━━━ Data lines

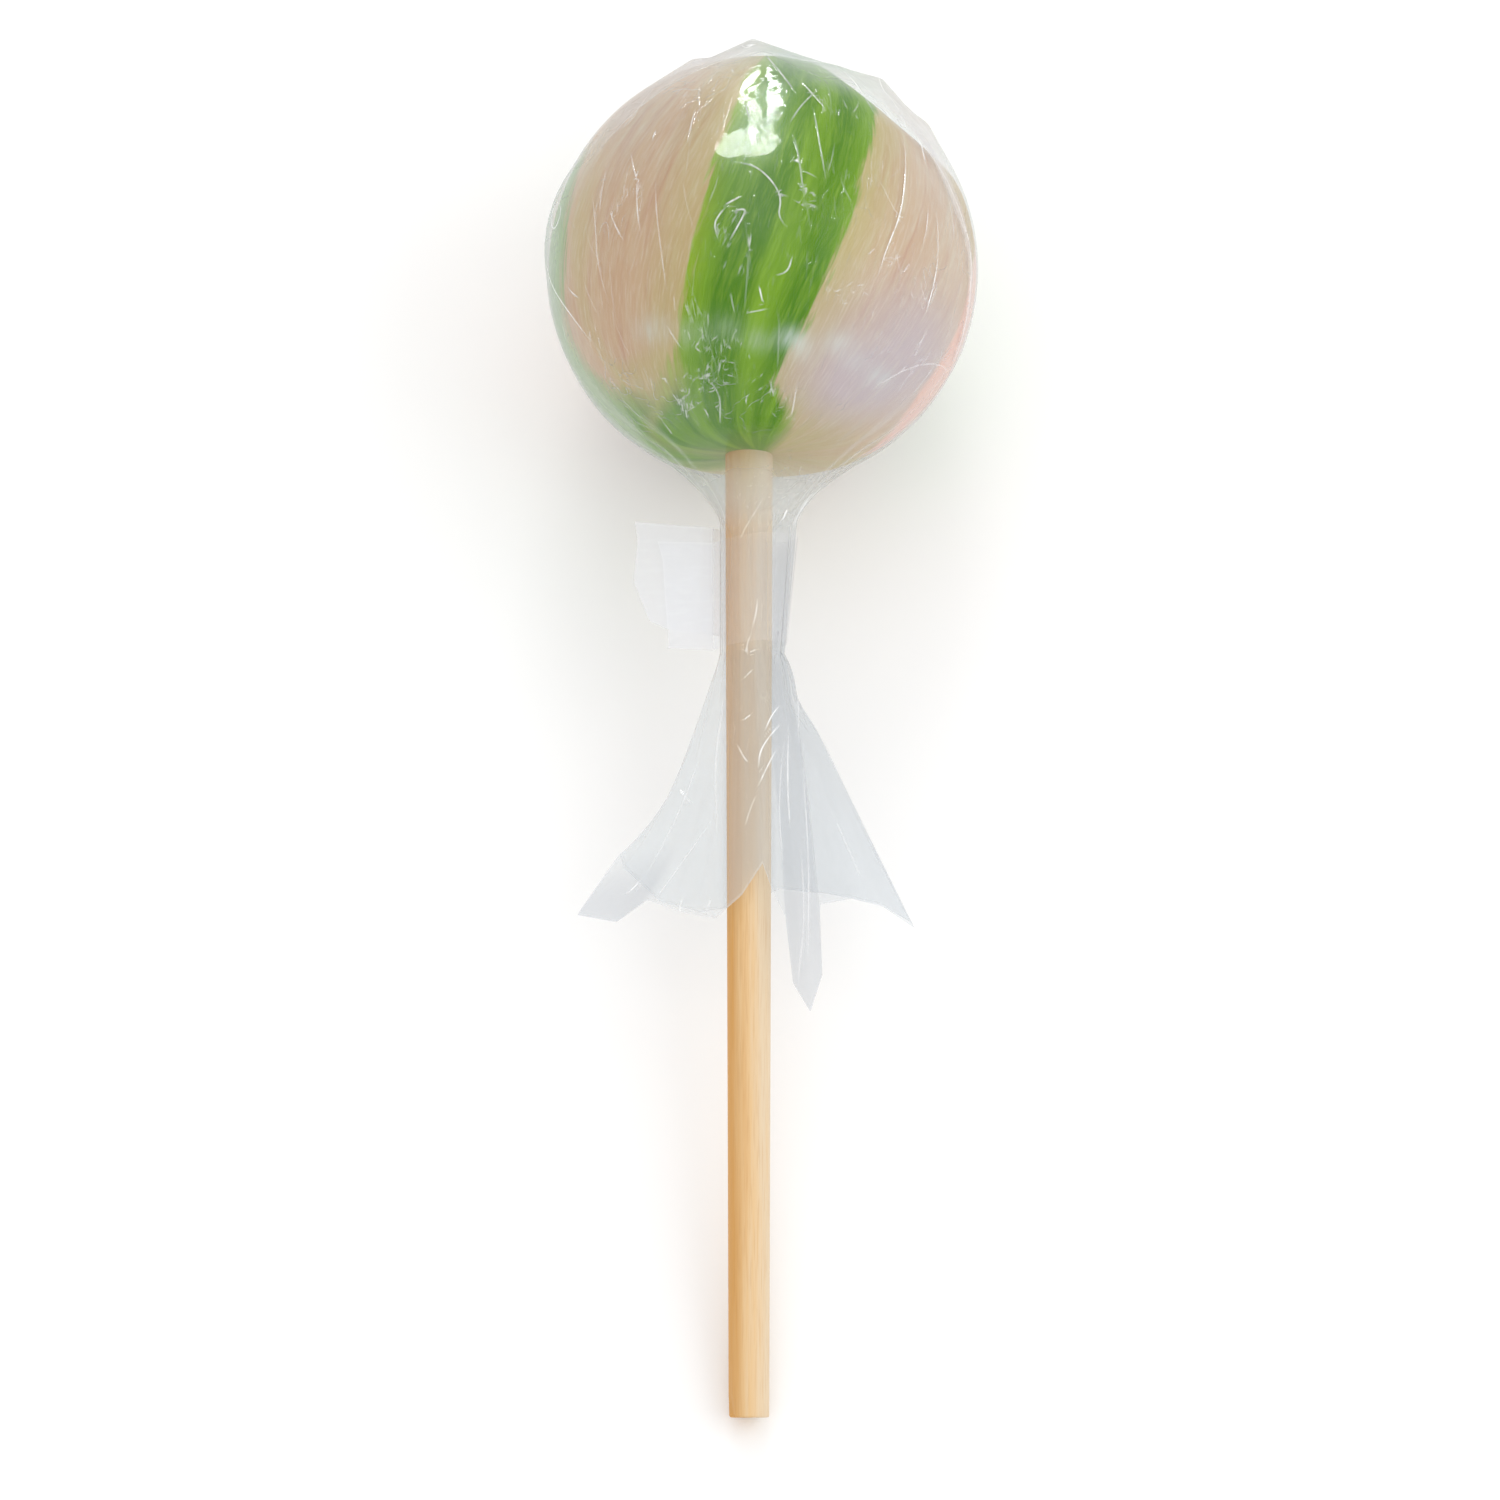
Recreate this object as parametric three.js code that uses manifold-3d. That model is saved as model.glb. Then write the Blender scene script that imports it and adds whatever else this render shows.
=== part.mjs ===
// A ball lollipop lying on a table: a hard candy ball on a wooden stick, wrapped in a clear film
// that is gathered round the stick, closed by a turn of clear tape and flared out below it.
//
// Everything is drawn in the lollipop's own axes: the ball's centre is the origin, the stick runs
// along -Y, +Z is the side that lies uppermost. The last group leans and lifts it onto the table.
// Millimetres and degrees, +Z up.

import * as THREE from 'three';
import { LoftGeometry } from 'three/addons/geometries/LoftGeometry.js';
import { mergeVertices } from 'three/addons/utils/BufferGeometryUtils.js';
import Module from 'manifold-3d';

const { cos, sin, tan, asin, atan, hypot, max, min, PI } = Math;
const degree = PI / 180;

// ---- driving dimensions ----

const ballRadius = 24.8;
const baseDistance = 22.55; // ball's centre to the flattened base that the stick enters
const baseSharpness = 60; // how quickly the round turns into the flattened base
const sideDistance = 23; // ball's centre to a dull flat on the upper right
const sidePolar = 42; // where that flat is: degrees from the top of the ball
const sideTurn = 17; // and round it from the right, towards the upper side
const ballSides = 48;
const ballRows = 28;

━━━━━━
━━━ Data lines

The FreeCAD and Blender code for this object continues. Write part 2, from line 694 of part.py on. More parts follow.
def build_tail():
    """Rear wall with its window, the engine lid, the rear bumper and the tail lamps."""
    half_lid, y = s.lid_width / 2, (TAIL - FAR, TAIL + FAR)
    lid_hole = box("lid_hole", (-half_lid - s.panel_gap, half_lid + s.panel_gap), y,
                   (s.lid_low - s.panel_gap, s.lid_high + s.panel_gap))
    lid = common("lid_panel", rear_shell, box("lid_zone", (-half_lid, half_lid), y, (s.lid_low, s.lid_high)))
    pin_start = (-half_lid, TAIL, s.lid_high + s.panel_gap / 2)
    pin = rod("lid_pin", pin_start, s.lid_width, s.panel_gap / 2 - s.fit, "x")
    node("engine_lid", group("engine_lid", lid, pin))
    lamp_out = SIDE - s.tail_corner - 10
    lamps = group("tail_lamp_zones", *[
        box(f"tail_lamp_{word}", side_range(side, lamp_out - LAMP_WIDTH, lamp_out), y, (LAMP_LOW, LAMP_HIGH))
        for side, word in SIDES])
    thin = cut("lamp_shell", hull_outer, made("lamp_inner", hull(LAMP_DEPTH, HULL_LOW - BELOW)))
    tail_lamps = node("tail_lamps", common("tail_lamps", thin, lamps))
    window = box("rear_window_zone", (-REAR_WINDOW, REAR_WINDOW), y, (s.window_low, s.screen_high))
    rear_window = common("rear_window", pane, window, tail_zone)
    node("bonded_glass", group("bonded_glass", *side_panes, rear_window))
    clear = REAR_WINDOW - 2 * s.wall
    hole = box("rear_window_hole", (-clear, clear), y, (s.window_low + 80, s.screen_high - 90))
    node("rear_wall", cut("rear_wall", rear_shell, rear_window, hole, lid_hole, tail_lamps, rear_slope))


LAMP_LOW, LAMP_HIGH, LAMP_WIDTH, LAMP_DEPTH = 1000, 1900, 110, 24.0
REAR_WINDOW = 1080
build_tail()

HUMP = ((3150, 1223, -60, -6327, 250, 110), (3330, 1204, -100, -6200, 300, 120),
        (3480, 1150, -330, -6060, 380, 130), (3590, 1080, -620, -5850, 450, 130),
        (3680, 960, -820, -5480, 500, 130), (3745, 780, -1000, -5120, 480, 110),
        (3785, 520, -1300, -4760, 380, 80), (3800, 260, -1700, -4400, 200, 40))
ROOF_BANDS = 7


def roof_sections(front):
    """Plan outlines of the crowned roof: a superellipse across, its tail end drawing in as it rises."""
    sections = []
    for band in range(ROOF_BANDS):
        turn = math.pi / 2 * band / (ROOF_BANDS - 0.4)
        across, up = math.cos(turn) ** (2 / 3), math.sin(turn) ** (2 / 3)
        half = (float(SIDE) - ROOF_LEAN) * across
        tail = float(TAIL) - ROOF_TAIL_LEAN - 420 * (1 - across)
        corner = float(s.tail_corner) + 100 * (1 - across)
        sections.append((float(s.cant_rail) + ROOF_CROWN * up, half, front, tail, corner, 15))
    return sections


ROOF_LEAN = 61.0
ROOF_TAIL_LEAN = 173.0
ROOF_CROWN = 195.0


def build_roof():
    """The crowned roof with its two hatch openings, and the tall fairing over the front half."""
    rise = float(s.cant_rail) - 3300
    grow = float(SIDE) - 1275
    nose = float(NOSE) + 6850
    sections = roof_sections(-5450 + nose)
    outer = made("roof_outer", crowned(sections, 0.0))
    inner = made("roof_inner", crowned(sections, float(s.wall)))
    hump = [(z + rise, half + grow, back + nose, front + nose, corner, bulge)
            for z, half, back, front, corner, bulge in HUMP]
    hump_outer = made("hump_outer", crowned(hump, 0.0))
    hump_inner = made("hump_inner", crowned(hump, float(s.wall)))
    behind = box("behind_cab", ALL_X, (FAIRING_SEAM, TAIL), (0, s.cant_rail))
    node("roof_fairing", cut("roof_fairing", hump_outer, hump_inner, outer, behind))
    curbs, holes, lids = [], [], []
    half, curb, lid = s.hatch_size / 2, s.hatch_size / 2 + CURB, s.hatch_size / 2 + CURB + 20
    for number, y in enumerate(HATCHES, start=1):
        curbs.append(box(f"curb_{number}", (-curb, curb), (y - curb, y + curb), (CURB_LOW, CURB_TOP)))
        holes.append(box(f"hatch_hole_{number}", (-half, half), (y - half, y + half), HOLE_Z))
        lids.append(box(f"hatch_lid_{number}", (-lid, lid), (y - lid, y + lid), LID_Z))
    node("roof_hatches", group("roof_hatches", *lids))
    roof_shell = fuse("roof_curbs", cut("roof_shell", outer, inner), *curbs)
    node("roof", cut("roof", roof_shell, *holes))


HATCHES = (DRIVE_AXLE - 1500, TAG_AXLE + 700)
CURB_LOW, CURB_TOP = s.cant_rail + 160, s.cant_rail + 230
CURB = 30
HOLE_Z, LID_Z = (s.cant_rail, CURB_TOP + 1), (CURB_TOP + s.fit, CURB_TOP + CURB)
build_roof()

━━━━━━
━━━ Data lines

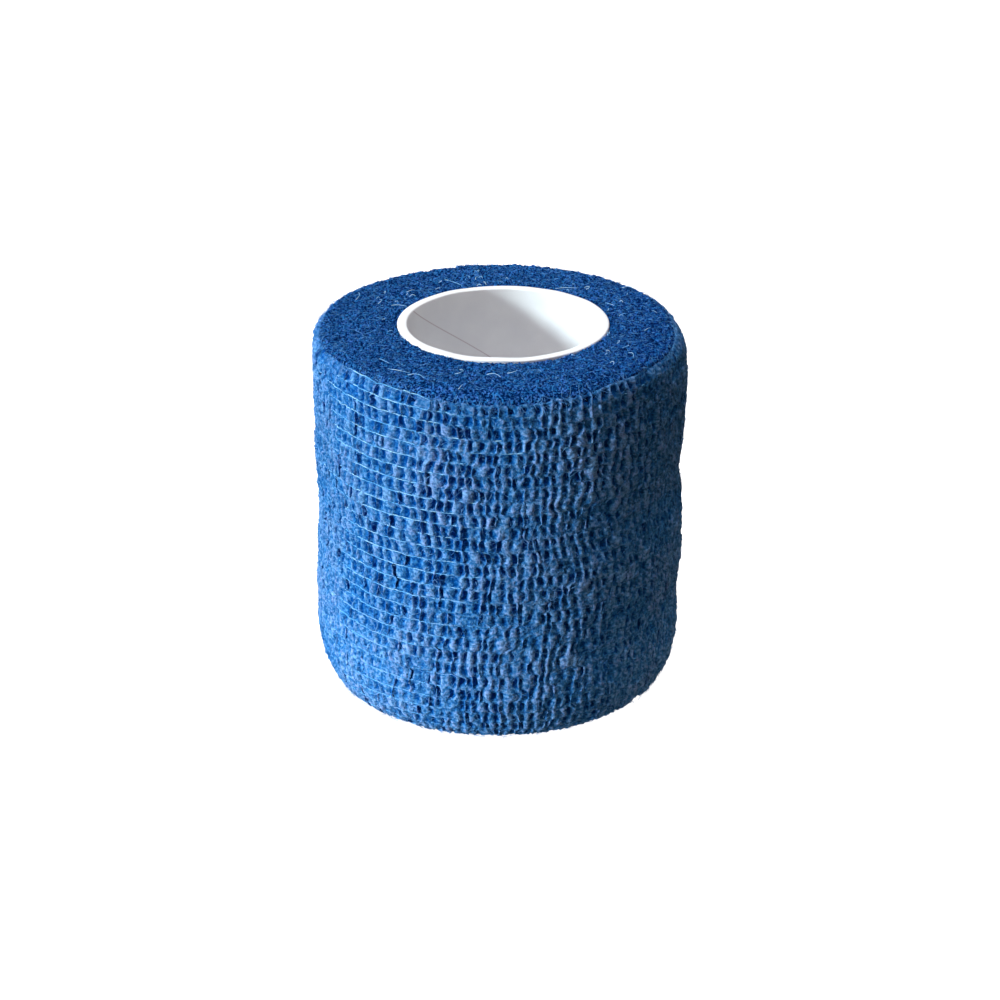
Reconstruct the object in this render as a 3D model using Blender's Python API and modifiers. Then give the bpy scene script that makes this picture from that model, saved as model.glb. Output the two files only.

━━━━━━

Only the lines from the one holding "Recreate this object" through the one holding "const ballRows = 28;" are wanted; retype them exactly.

Recreate this object as parametric three.js code that uses manifold-3d. That model is saved as model.glb. Then write the Blender scene script that imports it and adds whatever else this render shows.
=== part.mjs ===
// A ball lollipop lying on a table: a hard candy ball on a wooden stick, wrapped in a clear film
// that is gathered round the stick, closed by a turn of clear tape and flared out below it.
//
// Everything is drawn in the lollipop's own axes: the ball's centre is the origin, the stick runs
// along -Y, +Z is the side that lies uppermost. The last group leans and lifts it onto the table.
// Millimetres and degrees, +Z up.

import * as THREE from 'three';
import { LoftGeometry } from 'three/addons/geometries/LoftGeometry.js';
import { mergeVertices } from 'three/addons/utils/BufferGeometryUtils.js';
import Module from 'manifold-3d';

const { cos, sin, tan, asin, atan, hypot, max, min, PI } = Math;
const degree = PI / 180;

// ---- driving dimensions ----

const ballRadius = 24.8;
const baseDistance = 22.55; // ball's centre to the flattened base that the stick enters
const baseSharpness = 60; // how quickly the round turns into the flattened base
const sideDistance = 23; // ball's centre to a dull flat on the upper right
const sidePolar = 42; // where that flat is: degrees from the top of the ball
const sideTurn = 17; // and round it from the right, towards the upper side
const ballSides = 48;
const ballRows = 28;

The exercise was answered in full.